-- start --
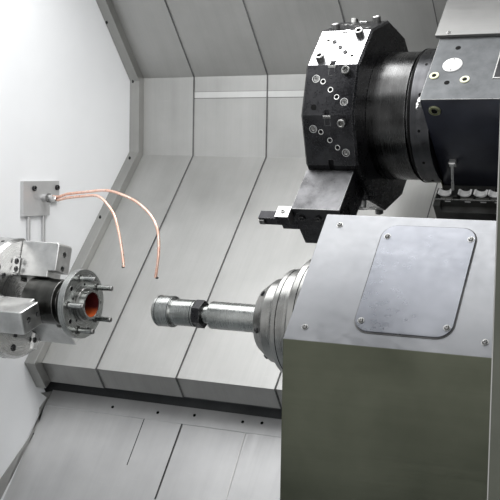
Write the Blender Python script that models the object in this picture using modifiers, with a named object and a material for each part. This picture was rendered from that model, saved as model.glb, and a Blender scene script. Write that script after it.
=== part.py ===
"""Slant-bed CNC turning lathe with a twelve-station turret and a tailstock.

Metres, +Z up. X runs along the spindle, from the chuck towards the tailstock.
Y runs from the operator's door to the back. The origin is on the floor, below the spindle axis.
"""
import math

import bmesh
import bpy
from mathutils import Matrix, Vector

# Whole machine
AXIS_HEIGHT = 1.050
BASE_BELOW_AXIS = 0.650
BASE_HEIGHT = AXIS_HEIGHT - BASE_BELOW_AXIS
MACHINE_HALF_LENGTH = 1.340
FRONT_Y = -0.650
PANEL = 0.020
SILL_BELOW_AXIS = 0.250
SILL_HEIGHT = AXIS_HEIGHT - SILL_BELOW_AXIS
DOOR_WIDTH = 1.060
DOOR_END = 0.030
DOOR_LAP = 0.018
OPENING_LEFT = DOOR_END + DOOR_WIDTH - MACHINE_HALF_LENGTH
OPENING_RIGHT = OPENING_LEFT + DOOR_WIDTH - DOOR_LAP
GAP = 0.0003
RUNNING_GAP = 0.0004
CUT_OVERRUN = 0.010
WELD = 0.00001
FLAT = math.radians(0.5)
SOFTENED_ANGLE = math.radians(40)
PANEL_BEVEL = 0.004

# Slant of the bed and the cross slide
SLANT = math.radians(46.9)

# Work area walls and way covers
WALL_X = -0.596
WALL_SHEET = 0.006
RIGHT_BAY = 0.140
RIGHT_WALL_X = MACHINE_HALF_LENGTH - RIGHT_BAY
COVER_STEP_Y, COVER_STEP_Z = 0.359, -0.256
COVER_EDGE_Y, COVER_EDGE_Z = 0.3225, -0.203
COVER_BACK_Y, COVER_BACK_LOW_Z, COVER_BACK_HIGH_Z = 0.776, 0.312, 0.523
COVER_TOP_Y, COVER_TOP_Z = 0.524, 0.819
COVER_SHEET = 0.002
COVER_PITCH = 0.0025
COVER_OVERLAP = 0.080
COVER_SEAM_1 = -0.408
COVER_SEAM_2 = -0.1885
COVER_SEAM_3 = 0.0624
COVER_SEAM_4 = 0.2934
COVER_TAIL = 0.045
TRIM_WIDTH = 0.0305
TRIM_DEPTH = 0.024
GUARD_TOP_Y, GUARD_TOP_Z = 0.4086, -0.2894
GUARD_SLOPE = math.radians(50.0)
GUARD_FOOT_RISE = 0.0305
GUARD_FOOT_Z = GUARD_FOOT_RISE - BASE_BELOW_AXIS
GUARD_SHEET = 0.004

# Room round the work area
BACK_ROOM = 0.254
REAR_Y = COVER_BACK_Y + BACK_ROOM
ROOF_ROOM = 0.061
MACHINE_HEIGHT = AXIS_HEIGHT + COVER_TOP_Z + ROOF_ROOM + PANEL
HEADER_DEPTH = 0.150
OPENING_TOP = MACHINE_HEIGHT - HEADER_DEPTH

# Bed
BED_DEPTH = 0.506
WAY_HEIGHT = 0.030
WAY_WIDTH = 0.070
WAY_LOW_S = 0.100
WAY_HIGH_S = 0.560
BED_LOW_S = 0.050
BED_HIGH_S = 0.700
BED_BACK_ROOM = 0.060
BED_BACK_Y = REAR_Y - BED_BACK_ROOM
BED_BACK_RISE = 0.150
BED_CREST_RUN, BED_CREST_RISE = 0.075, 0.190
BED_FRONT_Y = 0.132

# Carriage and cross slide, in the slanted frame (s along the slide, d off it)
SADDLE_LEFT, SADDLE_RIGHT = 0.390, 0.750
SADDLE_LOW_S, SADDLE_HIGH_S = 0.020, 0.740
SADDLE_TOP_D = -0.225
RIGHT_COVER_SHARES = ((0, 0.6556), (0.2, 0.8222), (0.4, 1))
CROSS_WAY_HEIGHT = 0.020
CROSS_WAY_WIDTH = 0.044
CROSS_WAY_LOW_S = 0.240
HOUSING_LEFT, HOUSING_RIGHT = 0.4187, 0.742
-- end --
**OBJECTIVE:** Quote the whole listing above, leaving nothing out.

**FINISHED TASK:**
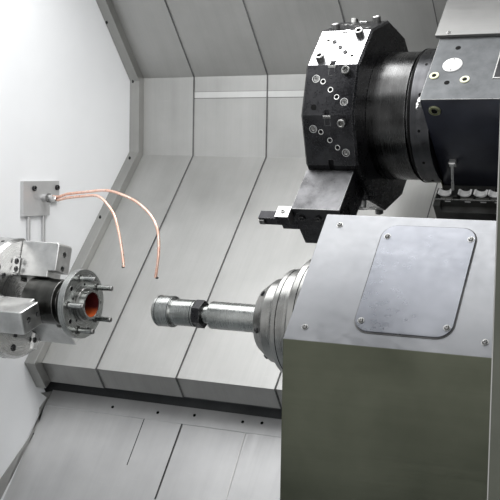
Write the Blender Python script that models the object in this picture using modifiers, with a named object and a material for each part. This picture was rendered from that model, saved as model.glb, and a Blender scene script. Write that script after it.
=== part.py ===
"""Slant-bed CNC turning lathe with a twelve-station turret and a tailstock.

Metres, +Z up. X runs along the spindle, from the chuck towards the tailstock.
Y runs from the operator's door to the back. The origin is on the floor, below the spindle axis.
"""
import math

import bmesh
import bpy
from mathutils import Matrix, Vector

# Whole machine
AXIS_HEIGHT = 1.050
BASE_BELOW_AXIS = 0.650
BASE_HEIGHT = AXIS_HEIGHT - BASE_BELOW_AXIS
MACHINE_HALF_LENGTH = 1.340
FRONT_Y = -0.650
PANEL = 0.020
SILL_BELOW_AXIS = 0.250
SILL_HEIGHT = AXIS_HEIGHT - SILL_BELOW_AXIS
DOOR_WIDTH = 1.060
DOOR_END = 0.030
DOOR_LAP = 0.018
OPENING_LEFT = DOOR_END + DOOR_WIDTH - MACHINE_HALF_LENGTH
OPENING_RIGHT = OPENING_LEFT + DOOR_WIDTH - DOOR_LAP
GAP = 0.0003
RUNNING_GAP = 0.0004
CUT_OVERRUN = 0.010
WELD = 0.00001
FLAT = math.radians(0.5)
SOFTENED_ANGLE = math.radians(40)
PANEL_BEVEL = 0.004

# Slant of the bed and the cross slide
SLANT = math.radians(46.9)

# Work area walls and way covers
WALL_X = -0.596
WALL_SHEET = 0.006
RIGHT_BAY = 0.140
RIGHT_WALL_X = MACHINE_HALF_LENGTH - RIGHT_BAY
COVER_STEP_Y, COVER_STEP_Z = 0.359, -0.256
COVER_EDGE_Y, COVER_EDGE_Z = 0.3225, -0.203
COVER_BACK_Y, COVER_BACK_LOW_Z, COVER_BACK_HIGH_Z = 0.776, 0.312, 0.523
COVER_TOP_Y, COVER_TOP_Z = 0.524, 0.819
COVER_SHEET = 0.002
COVER_PITCH = 0.0025
COVER_OVERLAP = 0.080
COVER_SEAM_1 = -0.408
COVER_SEAM_2 = -0.1885
COVER_SEAM_3 = 0.0624
COVER_SEAM_4 = 0.2934
COVER_TAIL = 0.045
TRIM_WIDTH = 0.0305
TRIM_DEPTH = 0.024
GUARD_TOP_Y, GUARD_TOP_Z = 0.4086, -0.2894
GUARD_SLOPE = math.radians(50.0)
GUARD_FOOT_RISE = 0.0305
GUARD_FOOT_Z = GUARD_FOOT_RISE - BASE_BELOW_AXIS
GUARD_SHEET = 0.004

# Room round the work area
BACK_ROOM = 0.254
REAR_Y = COVER_BACK_Y + BACK_ROOM
ROOF_ROOM = 0.061
MACHINE_HEIGHT = AXIS_HEIGHT + COVER_TOP_Z + ROOF_ROOM + PANEL
HEADER_DEPTH = 0.150
OPENING_TOP = MACHINE_HEIGHT - HEADER_DEPTH

# Bed
BED_DEPTH = 0.506
WAY_HEIGHT = 0.030
WAY_WIDTH = 0.070
WAY_LOW_S = 0.100
WAY_HIGH_S = 0.560
BED_LOW_S = 0.050
BED_HIGH_S = 0.700
BED_BACK_ROOM = 0.060
BED_BACK_Y = REAR_Y - BED_BACK_ROOM
BED_BACK_RISE = 0.150
BED_CREST_RUN, BED_CREST_RISE = 0.075, 0.190
BED_FRONT_Y = 0.132

# Carriage and cross slide, in the slanted frame (s along the slide, d off it)
SADDLE_LEFT, SADDLE_RIGHT = 0.390, 0.750
SADDLE_LOW_S, SADDLE_HIGH_S = 0.020, 0.740
SADDLE_TOP_D = -0.225
RIGHT_COVER_SHARES = ((0, 0.6556), (0.2, 0.8222), (0.4, 1))
CROSS_WAY_HEIGHT = 0.020
CROSS_WAY_WIDTH = 0.044
CROSS_WAY_LOW_S = 0.240
HOUSING_LEFT, HOUSING_RIGHT = 0.4187, 0.742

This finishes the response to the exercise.